Quote all of the data below exactly, please.

+-------+

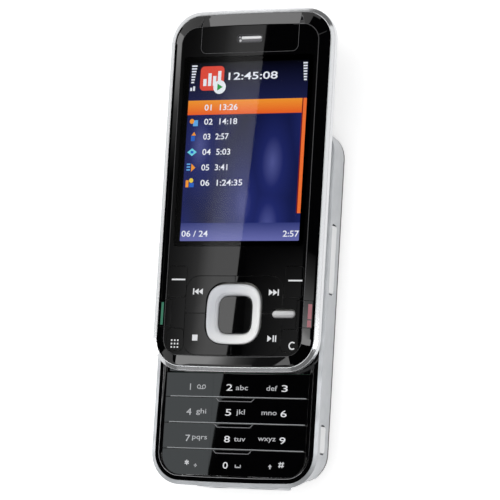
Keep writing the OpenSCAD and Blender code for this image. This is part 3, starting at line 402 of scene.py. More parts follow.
def make_materials():
    """One material for each slot of the record: its kind, its name and what the kind needs."""
    kinds = (
        (gloss, "gloss_black", (0.001, 0.001, 0.0012), 0.006, 0.014),
        (gloss, "key_black", (0.001, 0.001, 0.0012), 0.008, 0.016),
        (gloss, "display", (0.004, 0.004, 0.006), 0.05, 0.1),
        (clear, "window", (0.97, 0.98, 1.0), 1.32),
        (clear, "lens_glass", (0.75, 0.8, 0.88), 1.52),
        (satin_metal, "rim_silver", (0.74, 0.75, 0.765), 0.75, 0.08, 0.12, 0.02),
        (satin_metal, "frame_silver", (0.5, 0.515, 0.535), 0.5, 0.3, 0.42),
        (satin_metal, "key_silver", (0.86, 0.865, 0.87), 0.2, 0.28, 0.36),
        (brushed, "grille_steel", (0.7, 0.7, 0.72), (0.1, 1, 1), 0.2, 0.35),
        (brushed, "slide_steel", (0.55, 0.56, 0.58), (1, 0.05, 1), 0.25, 0.4),
        (brushed, "spring_steel", (0.62, 0.62, 0.64), (0.2, 0.2, 1), 0.2, 0.3),
        (brushed, "screw_steel", (0.3, 0.3, 0.32), (1, 1, 0.1), 0.3, 0.45),
        (brushed, "socket_steel", (0.5, 0.5, 0.52), (1, 0.1, 1), 0.25, 0.4),
        (brushed, "motor_steel", (0.6, 0.6, 0.62), (0.1, 1, 1), 0.2, 0.35),
        (moulded, "back_dark", (0.05, 0.05, 0.055), 0.45, 0.6),
        (moulded, "cover_dark", (0.05, 0.05, 0.055), 0.42, 0.58),
        (moulded, "plate_dark", (0.06, 0.06, 0.065), 0.35, 0.45, 9.0, 0.008),
        (moulded, "mat_rubber", (0.62, 0.62, 0.58), 0.6, 0.75, 2.0, 0.01),
        (moulded, "battery_grey", (0.28, 0.3, 0.33), 0.35, 0.5, 1.0, 0.006),
        (moulded, "module_black", (0.04, 0.04, 0.045), 0.4, 0.55, 5.0, 0.01),
        (moulded, "speaker_grey", (0.16, 0.16, 0.17), 0.5, 0.65),
        (moulded, "tungsten", (0.32, 0.3, 0.28), 0.45, 0.6, 4.0, 0.02),
        (moulded, "polyimide", (0.55, 0.3, 0.08), 0.25, 0.4, 1.5, 0.004),
        (circuit_board, "board_green"),
    )
    return {name: make(name, *rest) for make, name, *rest in kinds}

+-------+

▸ **RESPONSE TO THE EXERCISE**
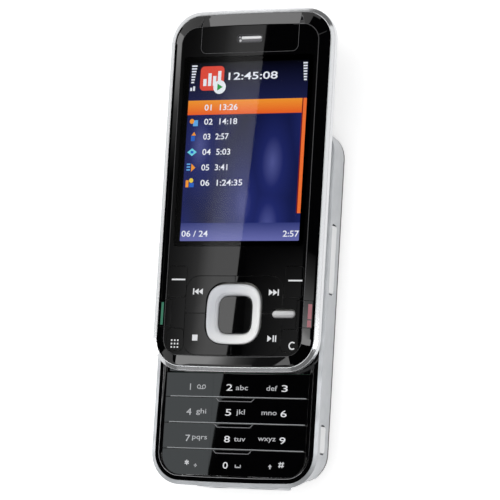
Keep writing the OpenSCAD and Blender code for this image. This is part 3, starting at line 402 of scene.py. More parts follow.
def make_materials():
    """One material for each slot of the record: its kind, its name and what the kind needs."""
    kinds = (
        (gloss, "gloss_black", (0.001, 0.001, 0.0012), 0.006, 0.014),
        (gloss, "key_black", (0.001, 0.001, 0.0012), 0.008, 0.016),
        (gloss, "display", (0.004, 0.004, 0.006), 0.05, 0.1),
        (clear, "window", (0.97, 0.98, 1.0), 1.32),
        (clear, "lens_glass", (0.75, 0.8, 0.88), 1.52),
        (satin_metal, "rim_silver", (0.74, 0.75, 0.765), 0.75, 0.08, 0.12, 0.02),
        (satin_metal, "frame_silver", (0.5, 0.515, 0.535), 0.5, 0.3, 0.42),
        (satin_metal, "key_silver", (0.86, 0.865, 0.87), 0.2, 0.28, 0.36),
        (brushed, "grille_steel", (0.7, 0.7, 0.72), (0.1, 1, 1), 0.2, 0.35),
        (brushed, "slide_steel", (0.55, 0.56, 0.58), (1, 0.05, 1), 0.25, 0.4),
        (brushed, "spring_steel", (0.62, 0.62, 0.64), (0.2, 0.2, 1), 0.2, 0.3),
        (brushed, "screw_steel", (0.3, 0.3, 0.32), (1, 1, 0.1), 0.3, 0.45),
        (brushed, "socket_steel", (0.5, 0.5, 0.52), (1, 0.1, 1), 0.25, 0.4),
        (brushed, "motor_steel", (0.6, 0.6, 0.62), (0.1, 1, 1), 0.2, 0.35),
        (moulded, "back_dark", (0.05, 0.05, 0.055), 0.45, 0.6),
        (moulded, "cover_dark", (0.05, 0.05, 0.055), 0.42, 0.58),
        (moulded, "plate_dark", (0.06, 0.06, 0.065), 0.35, 0.45, 9.0, 0.008),
        (moulded, "mat_rubber", (0.62, 0.62, 0.58), 0.6, 0.75, 2.0, 0.01),
        (moulded, "battery_grey", (0.28, 0.3, 0.33), 0.35, 0.5, 1.0, 0.006),
        (moulded, "module_black", (0.04, 0.04, 0.045), 0.4, 0.55, 5.0, 0.01),
        (moulded, "speaker_grey", (0.16, 0.16, 0.17), 0.5, 0.65),
        (moulded, "tungsten", (0.32, 0.3, 0.28), 0.45, 0.6, 4.0, 0.02),
        (moulded, "polyimide", (0.55, 0.3, 0.08), 0.25, 0.4, 1.5, 0.004),
        (circuit_board, "board_green"),
    )
    return {name: make(name, *rest) for make, name, *rest in kinds}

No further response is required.